To help keep your cost of living low so that you avoid borrowing so much, consider attending a nearby college to save on gas.

Another smart tip, don’t fill up your time with only academics. Get a part-time job, either on campus or nearby.

Campus jobs don’t pay a lot, but it doesn’t require a car, and you are close to dorms, and you might even squeeze in some study time.

Here is a list of possible jobs for college students:

  • Babysitter
  • Call center agent
  • Online virtual assistant (VA)
  • Staffing job worker (warehouse, general labor, events, etc.)
  • Pet sitter
  • Bartender, coffee shop barista
  • Retail store associate
  • Gym receptionist
  • Hotel front desk receptionist
  • Lifeguard
  • Social media assistant
  • Rideshare driver
  • Bank teller
  • Tour guide
  • Fitness instructor

If you can get a roommate in a similar financial situation, split the rent and utility bill. Also, avoid eating out regularly, especially at fast-food restaurants.

With the internet, it’s relatively easy to make a side income by starting a blog, being a freelancer, doing web designing, photography, or selling items on eBay.

A financially smart route to take is to start at a community college. You can take all the prerequisite classes there at a cheaper cost, both while earning an undergraduate and graduate degree. Once those are met, transfer to a state school.

Final Thoughts

There you have it! Planning for college begins with taking practice SAT exams and seeking the support of teachers and counselors via recommendation letters.

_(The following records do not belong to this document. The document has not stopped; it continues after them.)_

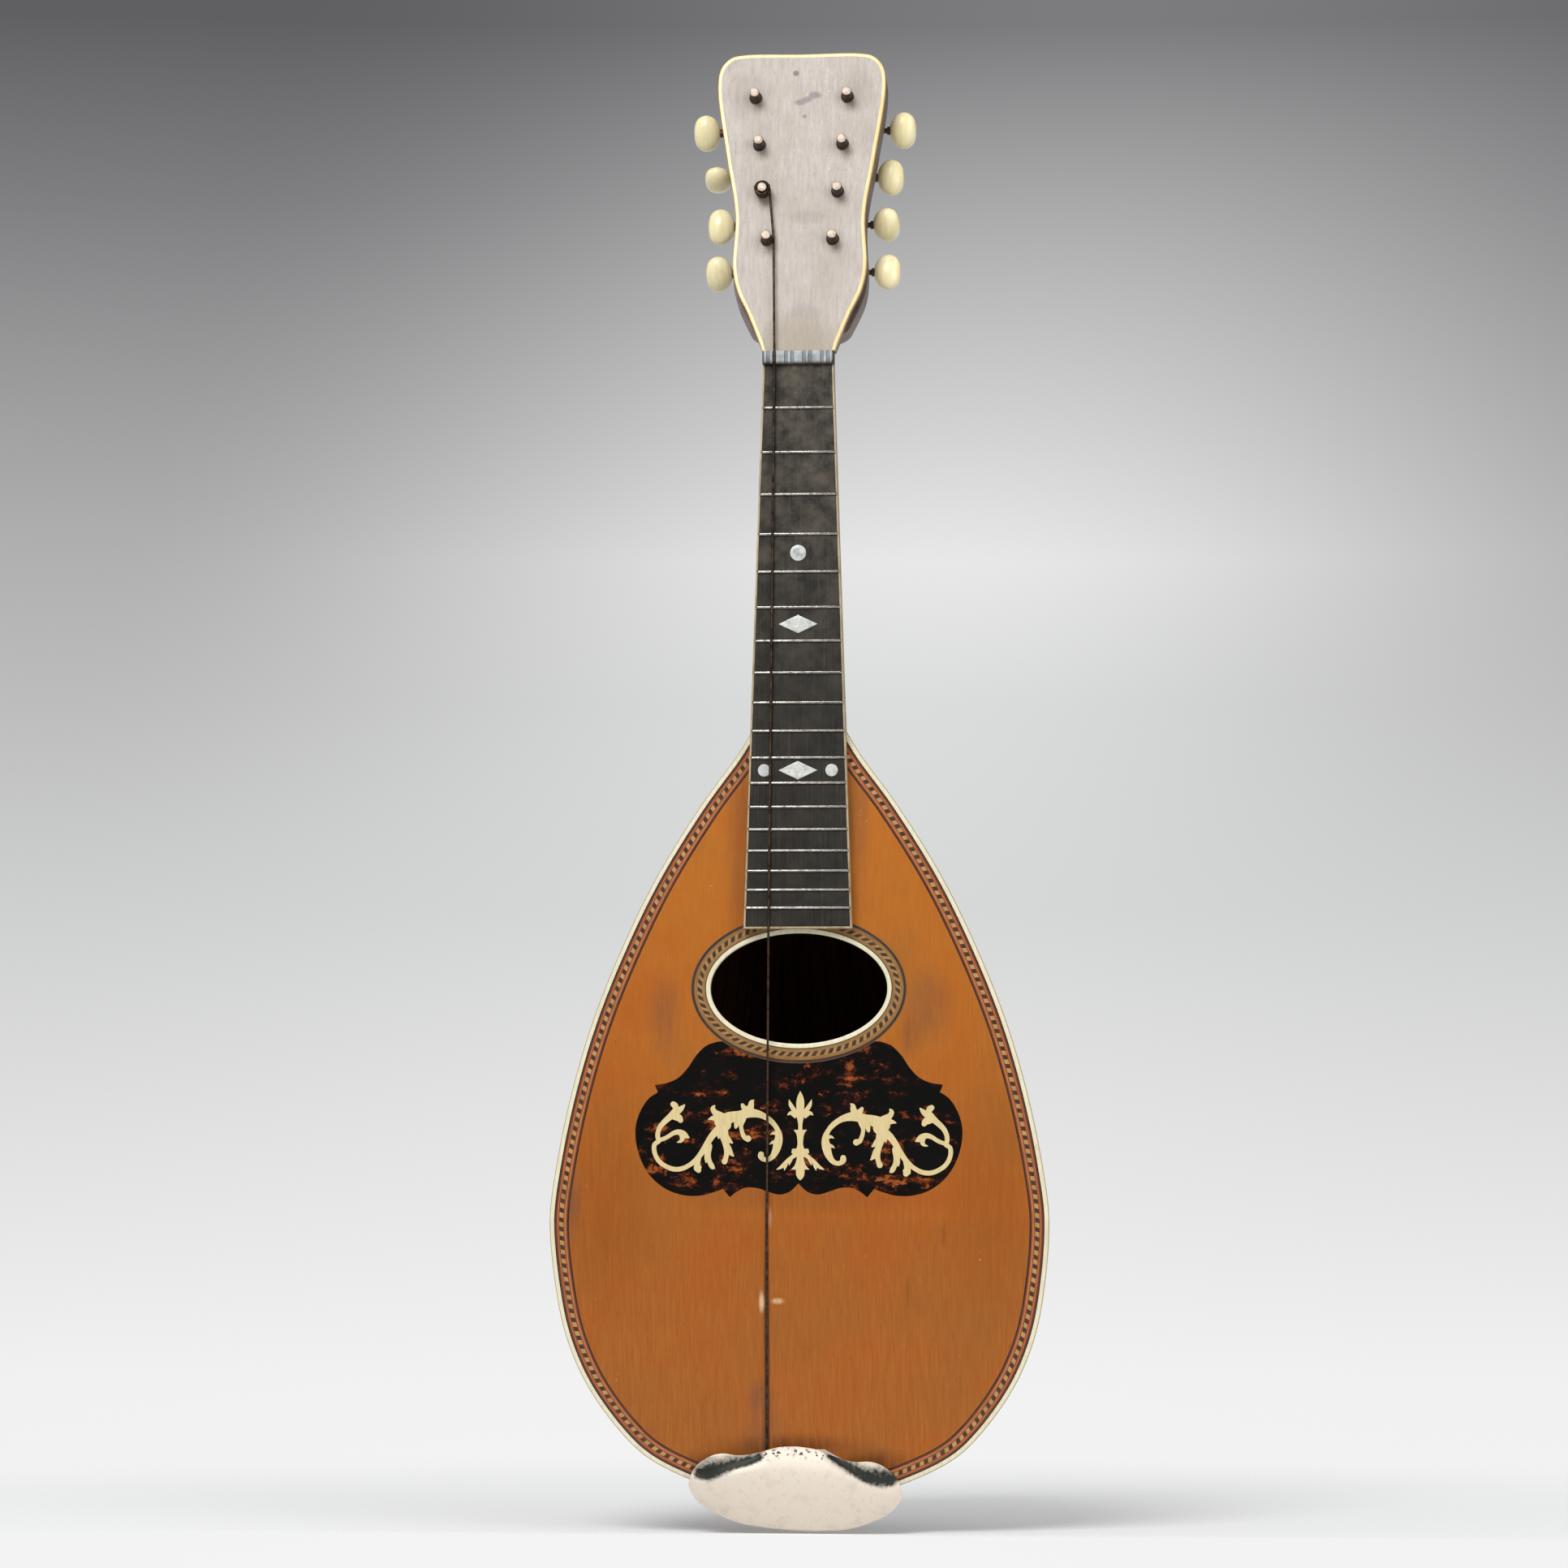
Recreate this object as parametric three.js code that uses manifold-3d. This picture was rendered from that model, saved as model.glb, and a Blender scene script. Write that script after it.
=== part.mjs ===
// Bowl back mandolin with one string left on it, upright, as separate solids in millimetres.
// +X is to the right of someone who looks at the soundboard, +Y is behind it and +Z runs up the neck.
// The origin is below the middle of the soundboard's plane, at the height of the tail end.
import * as THREE from "three";
import { mergeVertices } from "three/addons/utils/BufferGeometryUtils.js";
import Module from "manifold-3d";

const wasm = await Module();
wasm.setup();

// Clearances
const seam = 0.2; // glue line between two wooden pieces
const running = 0.3; // round a piece that turns or lifts off

// Scale and body
const scaleLength = 330.2; // nut to bridge line, 13 inches
const bridgeToTail = 112.5;
const bodyFret = 10; // the neck meets the body under this fret
const bodyWidth = 193;
const bowlDepth = 138; // soundboard face to the deepest rib
const heelDepth = 36;
const deepestShare = 0.37; // height of the deepest point, of the body's length
const cantAngle = 7.5; // degrees that the soundboard bends back behind the bridge line
const topThickness = 2.6;
const ribCount = 11;
const ribThickness = 2.2;
const halfWidth = bodyWidth / 2;
const bodyLength = bridgeToTail + fretToBridge(bodyFret);

// Outline of the body from the neck to the tail: [height, half width]
const edgeShares = [
  [1, 0.193], [0.97, 0.249], [0.907, 0.391], [0.812, 0.573], [0.717, 0.716], [0.622, 0.832],
  [0.527, 0.917], [0.433, 0.976], [0.366, 1], [0.276, 0.978], [0.213, 0.937], [0.151, 0.855],
  [0.088, 0.714], [0.057, 0.608], [0.026, 0.411], [0.009, 0.238], [0, 0],
];
const widestRow = 8; // the row of edgeShares where the soundboard bends
const capRow = 13; // the row where the ribs stop at the tail cap
const linerRow = 3; // the row below the neck block where the linings start
const cantHeight = edgeShares[widestRow][0] * bodyLength;

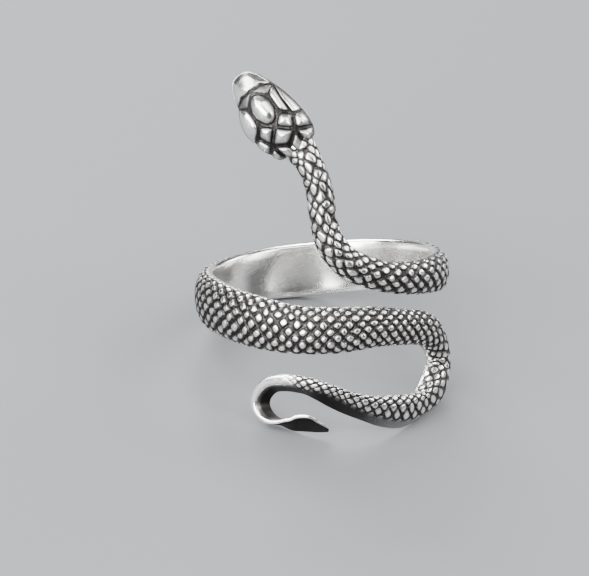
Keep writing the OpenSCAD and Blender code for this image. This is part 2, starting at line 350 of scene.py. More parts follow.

Choosing the right college is a matter of knowing your priorities. It involves weighing your dreams and desires against the realities and limitations of your finances and other personal circumstances.

Even with the rising costs of college tuition, you have several options to pay for it all. Your parents can help you out. You can apply for government grants and scholarships, and also take on various part-time jobs.

We hope this article has boosted your confidence and given you several resources to help guide you. College will be an unforgettable experience.